Tom, John, Bill, Kathy et al -- You may recall that I posted several
weeks ago a report of one of my seedlings which had produced, on one
stalk, two WABASH-type amoenas and two bi-colors with cream-colored
stands and red-violet falls edged in bronze, while producing on the
other stalk a number of sectioned chimeras which split the color
patterns of the irises on the first stalk.

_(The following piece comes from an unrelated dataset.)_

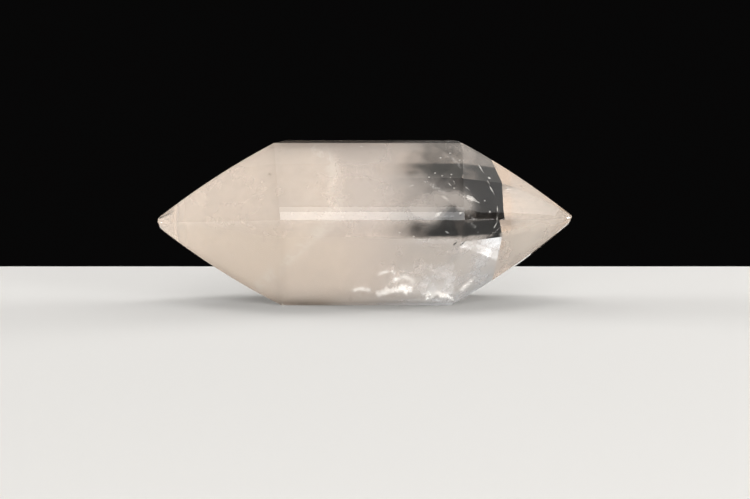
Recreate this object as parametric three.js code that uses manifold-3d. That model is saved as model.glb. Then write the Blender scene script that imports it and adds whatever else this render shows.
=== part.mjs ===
import * as THREE from 'three';
import { ConvexGeometry } from 'three/addons/geometries/ConvexGeometry.js';
import { mergeVertices } from 'three/addons/utils/BufferGeometryUtils.js';
import Module from 'manifold-3d';

// A polished double terminated quartz crystal: one solid, a hexagonal prism with a pyramid of
// six faces at each end. It lies on one prism face with its long axis along X, the edge that
// faces the viewer towards -Y and its clear end towards +X. The origin is on the resting
// face, below the middle of the length. Lengths in millimetres, angles in degrees.

const crystalLength = 110;      // from blunt tip to blunt tip
const prismHeight = 42;         // from the resting face to the top face
const frontEdge = { reach: 23.8, height: 23 };      // how far out and up the edge lies
const backEdge = { reach: 23.8, height: 23.4 };

// How far each slanting prism face leans from the vertical.
const lean = { upperFront: 30.9, lowerFront: 26.4, lowerBack: 29.1, upperBack: 28.4 };

// Polishing has rounded the upper face where it runs out to the front edge.
const easing = { height: 3.6, leanAtEdge: 9, bands: 4 };

// Where each prism edge stops and the pyramid begins, along X to the left and the right.
const shoulders = {
  front: [-21.1, 25.1],
  topFront: [-23.3, 25],
  topBack: [-21.7, 24.5],
  back: [-21.9, 28.2],
  bottomBack: [-21.9, 28.6],
  bottomFront: [-21.5, 22.3],
};

// The point each pyramid aims at: its height, and how far past the blunt tip it lies.
const leftPoint = { height: 20.6, overrun: 1.4 };
const rightPoint = { height: 21.7, overrun: 0.7 };

// The pyramid faces are gently domed: steeper by the tip than by the shoulder.
const doming = { swell: 0.21, bands: 12, smallest: 0.02 };

// Flats worn on the tips: a place on each flat and the way that it faces.
const wornFlats = [
  { at: [-55, 0, 21.3], facing: [-1, 0.1, -0.28] },
  { at: [-54.75, 0, 22], facing: [-1, -0.3, 0.45] },
  { at: [-54.7, -0.6, 19.9], facing: [-0.85, -0.5, -0.55] },
  { at: [55, 0, 22.4], facing: [1, -0.08, -0.42] },
  { at: [54.85, 0, 22.9], facing: [1, 0.25, 0.4] },
  { at: [54.3, -0.4, 20.9], facing: [0.75, -0.3, -0.75] },
];

// Shallow chips: the middle and the radius of the ball that each would fit.
const chips = [
  { at: [-55.2, -0.8, 20.1], radius: 0.75 },
  { at: [24.8, -12.9, 42.7], radius: 0.9 },
  { at: [22.9, -12.6, -0.75], radius: 0.95 },
  { at: [-21.4, 24.9, 23.1], radius: 1.1 },
];

const rad = THREE.MathUtils.degToRad;

// Walks up from the front edge over the eased bands: the points that round the face off.
function easedPoints() {
  const rise = easing.height / easing.bands;
  const points = [];
  let y = -frontEdge.reach;
  for (let band = 0; band < easing.bands; band++) {
    const share = (band + 0.5) / easing.bands;
    const bandLean = THREE.MathUtils.lerp(easing.leanAtEdge, lean.upperFront, share);
    y += rise * Math.tan(rad(bandLean));
    points.push({ y, z: frontEdge.height + rise * (band + 1) });
  }
  return points;
}

// The prism's edges in order round the section, each with its height, depth and two ends.
function prismEdges() {
  const eased = easedPoints();
  const last = eased[eased.length - 1];
  const edge = (y, z, [left, right]) => ({ y, z, left, right });

  const topFrontY = last.y + (prismHeight - last.z) * Math.tan(rad(lean.upperFront));
  const topBackY = backEdge.reach - (prismHeight - backEdge.height) * Math.tan(rad(lean.upperBack));
  const bottomBackY = backEdge.reach - backEdge.height * Math.tan(rad(lean.lowerBack));
  const bottomFrontY = -frontEdge.reach + frontEdge.height * Math.tan(rad(lean.lowerFront));

  // The eased edges stop on the slanting line that joins the two shoulders beside them.
  const easedEdges = eased.map(({ y, z }) => {
    const share = (z - frontEdge.height) / (prismHeight - frontEdge.height);
    const ends = [0, 1].map((side) =>
      THREE.MathUtils.lerp(shoulders.front[side], shoulders.topFront[side], share));
    return edge(y, z, ends);
  });

  return [
    edge(-frontEdge.reach, frontEdge.height, shoulders.front),
    ...easedEdges,
    edge(topFrontY, prismHeight, shoulders.topFront),
    edge(topBackY, prismHeight, shoulders.topBack),
    edge(backEdge.reach, backEdge.height, shoulders.back),
    edge(bottomBackY, 0, shoulders.bottomBack),
    edge(bottomFrontY, 0, shoulders.bottomFront),
  ];
}

// Copies of the shoulder ring, smaller and smaller towards the point. Every ring is the same
// shape at another scale, so the bands between them are flat.
function pyramidPoints(ring, point) {
  const base = new THREE.Vector3();
  ring.forEach((corner) => base.add(corner));
  base.divideScalar(ring.length).setY(0);

  const points = [];
  for (let band = 0; band <= doming.bands; band++) {
    const left = Math.max(1 - band / doming.bands, doming.smallest);
    const scale = left * (1 + doming.swell * (1 - left));
    const middle = base.clone().lerp(point, 1 - left);
    ring.forEach((corner) => {
      points.push(corner.clone().sub(base).multiplyScalar(scale).add(middle));
    });
  }
  return points;
}

function crystalPoints() {
  const edges = prismEdges();
  const half = crystalLength / 2;
  const leftRing = edges.map(({ left, y, z }) => new THREE.Vector3(left, y, z));
  const rightRing = edges.map(({ right, y, z }) => new THREE.Vector3(right, y, z));
  const leftTarget = new THREE.Vector3(-half - leftPoint.overrun, 0, leftPoint.height);
  const rightTarget = new THREE.Vector3(half + rightPoint.overrun, 0, rightPoint.height);
  return [...pyramidPoints(leftRing, leftTarget), ...pyramidPoints(rightRing, rightTarget)];
}

// A block with its underside on the flat, so that it takes away all that stands past it.
function wornAway({ at, facing }) {
  const size = 8;
  const block = new THREE.BoxGeometry(size, size, size);
  block.translate(0, 0, size / 2);
  const outward = new THREE.Vector3(...facing).normalize();
  const turn = new THREE.Quaternion().setFromUnitVectors(new THREE.Vector3(0, 0, 1), outward);
  block.applyQuaternion(turn);
  block.translate(...at);
  return block;
}

function chipBall({ at, radius }) {
  const ball = new THREE.IcosahedronGeometry(radius, 2);
  ball.translate(...at);
  return ball;
}

const wasm = await Module();
wasm.setup();

function toSolid(geometry) {
  const bare = geometry.clone();
  bare.deleteAttribute('normal');
  bare.deleteAttribute('uv');
  const merged = mergeVertices(bare, 1e-4);
  const vertProperties = new Float32Array(merged.attributes.position.array);
  const triVerts = new Uint32Array(merged.index.array);
  return new wasm.Manifold(new wasm.Mesh({ numProp: 3, vertProperties, triVerts }));
}

function toGeometry(solid) {
  const { vertProperties, triVerts } = solid.getMesh();
  const geometry = new THREE.BufferGeometry();
  geometry.setAttribute('position', new THREE.BufferAttribute(new Float32Array(vertProperties), 3));
  geometry.setIndex(new THREE.BufferAttribute(new Uint32Array(triVerts), 1));
  const flat = geometry.toNonIndexed();
  flat.computeVertexNormals();
  return flat;
}

let crystalSolid = toSolid(new ConvexGeometry(crystalPoints()));
for (const flat of wornFlats) {
  crystalSolid = crystalSolid.subtract(toSolid(wornAway(flat)));
}
for (const chip of chips) {
  crystalSolid = crystalSolid.subtract(toSolid(chipBall(chip)));
}

const quartz = new THREE.MeshStandardMaterial({
  color: 0xdcd2c6,
  roughness: 0.08,
  metalness: 0,
  transparent: true,
  opacity: 0.6,
});

const crystal = new THREE.Mesh(toGeometry(crystalSolid), quartz);
crystal.name = 'quartz_crystal';

const group = new THREE.Group();
group.add(crystal);

export default group;
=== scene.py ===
import math

import bmesh
import bpy
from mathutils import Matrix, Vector


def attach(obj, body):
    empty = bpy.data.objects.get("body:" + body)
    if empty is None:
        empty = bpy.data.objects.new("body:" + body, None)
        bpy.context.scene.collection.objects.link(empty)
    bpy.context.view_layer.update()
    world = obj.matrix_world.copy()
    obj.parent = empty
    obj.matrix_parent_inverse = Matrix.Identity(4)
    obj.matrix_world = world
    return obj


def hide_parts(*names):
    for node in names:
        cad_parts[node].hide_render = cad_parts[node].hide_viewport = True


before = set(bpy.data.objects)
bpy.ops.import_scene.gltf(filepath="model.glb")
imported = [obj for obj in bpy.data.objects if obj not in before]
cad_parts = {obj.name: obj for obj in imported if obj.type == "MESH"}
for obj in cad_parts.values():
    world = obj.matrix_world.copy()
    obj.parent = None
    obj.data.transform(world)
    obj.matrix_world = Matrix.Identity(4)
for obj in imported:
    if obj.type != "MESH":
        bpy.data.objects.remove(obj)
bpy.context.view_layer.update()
scene = bpy.context.scene
mm = 0.001

# The camera stands in front of the crystal, a little above it, and looks slightly down on it.
camera = {
    "place": (2.637 * mm, -428.8 * mm, 53.32 * mm),
    "down": 5.324,          # degrees
    "viewWidth": 26.09,     # degrees across the picture
    "sensor": 36,           # mm across
    "nearest": 10 * mm,
}


def makeCamera():
    bpy.ops.object.camera_add(
        location=camera["place"],
        rotation=(math.radians(90 - camera["down"]), 0, 0),
    )
    made = bpy.context.object
    made.name = "camera"
    made.data.sensor_width = camera["sensor"]
    made.data.lens = camera["sensor"] / 2 / math.tan(math.radians(camera["viewWidth"] / 2))
    made.data.clip_start = camera["nearest"]
    scene.camera = made


makeCamera()
print("camera placed")


# Helpers for the modelling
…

Here is this year's report:
After last year's bloom, I divided the clump into seven pieces, two of
which incorporated the mother rhizomes of the two blooming stalks. This
year, only the two pieces incorporating the mother rhizomes bloomed. One
put up a stalk from an increase of the mother rhizome. Its blooms were
all the WABASH-type amoena. The other put up a stalk straight out of the
mother rhizome. (I know, it's not supposed to do that -- but this is
obviously an iris that, as they say in the local vernacular "doesn't
know how to behave.") What's more, it went its predecessor one better.
It produced, on the same stalk, two WABASH-type amoenas, two bicolors as
described above, AND two sectioned chimeras splitting the colors of the
amoena and the bicolor.) This is not an iris that is particularly
attractive in itself. The form is old, the branching not much. But I
have two deliberately-set pods on the crazy stalk, and a bee pod on the
normal stalk. (Thank you, Mr. Bee, for providing the "control" that I
neglected.) So, we will see what comes of it.
Griff Crump, along the tidal Potomac near Mount Vernon.